Une partie de la société argentine s’indigne contre une supposée "libération massive" de détenus en période de coronavirus, loin d’être vérifiée dans les faits.

“Ne les libérez pas !” En Argentine, de nombreux messages se multiplient sur les réseaux sociaux contre la sortie de prison de détenus en période de coronavirus. Les publications ont un ton volontiers agressif − “qu’ils pourrissent en prison” − et sont parfois accompagnées de photos de victimes de crimes violents commis ces dernières années.

Alors que de nombreux pays à travers le monde ont aménagé leurs prisons et fait sortir des détenus afin de limiter les risques de contagion, en Argentine, les sorties de prisonniers créent la polémique.

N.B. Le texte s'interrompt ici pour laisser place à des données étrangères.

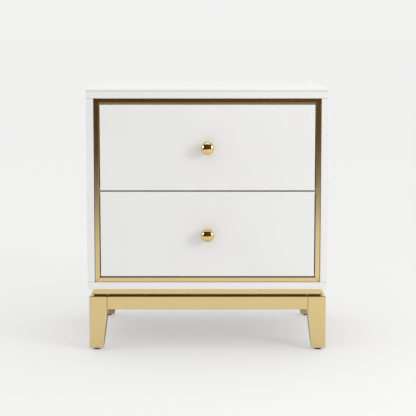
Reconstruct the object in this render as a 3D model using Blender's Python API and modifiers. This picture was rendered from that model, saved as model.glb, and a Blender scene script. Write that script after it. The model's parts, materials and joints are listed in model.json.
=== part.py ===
"""Two-drawer nightstand: a white lacquered case with a mitred gold trim on a gold metal base.

Metres, +Z up. The drawers open towards -Y and +X is to the right when facing them. The origin is on
the floor, under the middle of the box round the whole nightstand, knobs included.
"""

import math

import bmesh
import bpy
from mathutils import Matrix, Vector

MM = 0.001

# Overall sizes
CASE_WIDTH = 508 * MM
CASE_DEPTH = 406 * MM
TOTAL_HEIGHT = 558 * MM
JOINT_GAP = 0.3 * MM  # left between two pieces that touch
EDGE = 0.6 * MM  # eased edge of the boards

# Case
BOARD = 15 * MM
TOP_SLAB = 4.7 * MM
CASE_BOTTOM_Z = 133 * MM
BACK_THICKNESS = 6 * MM
BACK_INSET = 3 * MM
RAIL_THICKNESS = 18 * MM
RAIL_DEPTH = 60 * MM

# Front trim
TRIM_FACE = 10 * MM
TRIM_DEPTH = 30 * MM
TRIM_BEVEL = 0.8 * MM
LIP_REACH = 7 * MM  # how far the trim's lip stands into the opening, behind the drawer front
LIP_THICKNESS = 2 * MM
LIP_PLAY = 1 * MM  # closed drawer front to lip
DIVIDER_STRIP_HEIGHT = 14 * MM

# Drawers
REVEAL = 3 * MM  # visible gap round each drawer front
FRONT_THICKNESS = 12 * MM
BOX_WALL = 12 * MM
BOX_LIFT = 22 * MM  # box bottom above the bottom of its front
BOX_DROP = 33.5 * MM  # box rim below the top of its front
BOX_REAR_CLEARANCE = 44.7 * MM  # closed drawer box to back panel
BOTTOM_THICKNESS = 6 * MM
BOTTOM_LIFT = 8 * MM  # drawer bottom above the box's lower edge
GROOVE_DEPTH = 6 * MM

# Slides
SLIDE_THICKNESS = 12.7 * MM
SLIDE_REAR_CLEARANCE = 15 * MM  # slide to back panel
SLIDE_LIFT = 45 * MM  # slide centre line above the box's lower edge
SLIDE_SHEET = 1.2 * MM
SLIDE_SIDE_GAP = 0.3 * MM
SLIDE_FRONT_GAP = 2 * MM  # slide to the back of the trim
SLIDE_TRIM_GAP = 0.75 * MM  # how far the slides stand inside the trim's opening
CABINET_HALF_HEIGHT = 22.7 * MM
MIDDLE_HALF_HEIGHT = 17.4 * MM
DRAWER_HALF_HEIGHT = 12.1 * MM
PACKER_HEIGHT = 60 * MM

# Knobs
KNOB_DIAMETER = 28.5 * MM
KNOB_STEM_DIAMETER = 11 * MM
KNOB_ROSETTE_DIAMETER = 17 * MM
KNOB_ROSETTE_THICKNESS = 1.6 * MM
KNOB_CENTRE_OUT = 20.5 * MM  # centre of the ball in front of the drawer front
KNOB_BORE_DEPTH = 14 * MM
SCREW_DIAMETER = 4 * MM
SCREW_CLEARANCE = 0.3 * MM
SCREW_HEAD_DIAMETER = 9 * MM
SCREW_HEAD_THICKNESS = 2.4 * MM
SCREW_BITE = 9 * MM  # screw length inside the knob

# Base
BASE_SIDE_INSET = 2 * MM
BASE_FRONT_INSET = 2 * MM
BASE_REAR_INSET = 29 * MM  # clears a skirting board
BASE_TOP_Z = 117 * MM
BASE_BEVEL = 1.2 * MM
LEG_WIDTH = 38 * MM
LEG_FOOT_WIDTH = 30 * MM
LEG_TAPER_Z = 72 * MM
LEG_BOTTOM_Z = 4.5 * MM
LEG_WALL = 2 * MM
LEG_FOOT_WALL = 5 * MM
TUBE_HEIGHT = 28.3 * MM
TUBE_DEPTH = 25 * MM
TUBE_WALL = 1.5 * MM
PLINTH_SETBACK = 14 * MM
PLINTH_SIDE_SETBACK = 9.5 * MM
PLINTH_THICKNESS = 16 * MM
PLINTH_CORNER = 3 * MM
GLIDE_DIAMETER = 14.5 * MM
GLIDE_STEM_DIAMETER = 7.6 * MM
GLIDE_STEM_LENGTH = 14 * MM
GLIDE_CLEARANCE = 0.3 * MM

TURNING_STEPS = 32
BALL_STEPS = 14
SMALL_TURNING_STEPS = 20

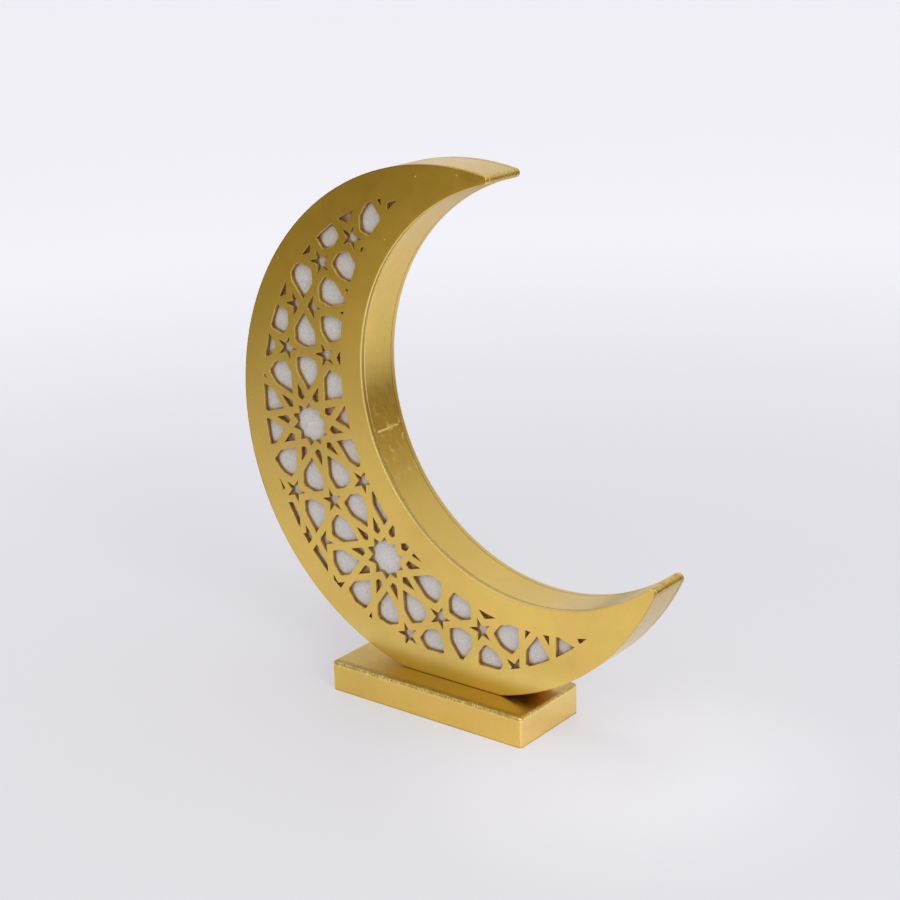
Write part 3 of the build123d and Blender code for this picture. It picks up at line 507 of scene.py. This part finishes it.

Jeudi 30 avril, des milliers de personnes à travers tout le pays se sont penchées à leurs fenêtres pour un cacerolazo (un concert de casseroles, mode de manifestation courant en Amérique latine) “contre la sortie massive de détenus”.

“Les prisons argentines ne sont pas en mesure de faire face à l’épidémie, explique pourtant Alcira Daroqui, sociologue et directrice du Groupe d’études sur le système pénal et les droits de l’homme de l’université de Buenos Aires. Il y a des rats, des inondations régulières, il n’y a quasiment jamais de visites médicales…” Les prisons sont également surpeuplées : la province de Buenos Aires compte près de 50 000 détenus pour moitié moins de places disponibles. La population carcérale totale du pays est estimée à 100 000 personnes − il est difficile d’obtenir un décompte exact car certaines détentions s’effectuent dans des commissariats en raison de la surpopulation dans les prisons.

Grève de la faim

Ces dernières semaines, des émeutes ont éclaté dans plusieurs pénitenciers, les détenus réclamant des sorties anticipées et davantage de mesures de prévention face au coronavirus, qui a fait 246 morts en Argentine au 3 mai. Fin avril, à Florencio Varela, dans la banlieue de Buenos Aires, des affrontements entre des prisonniers et des gardiens se sont soldés par la mort d’un détenu de 23 ans, tué par balle. Trois gardiens ont été arrêtés pour homicide et dissimulation de preuves. A Santa Fe, province du centre du pays, des centaines de prisonniers ont entamé une grève de la faim le 27 avril.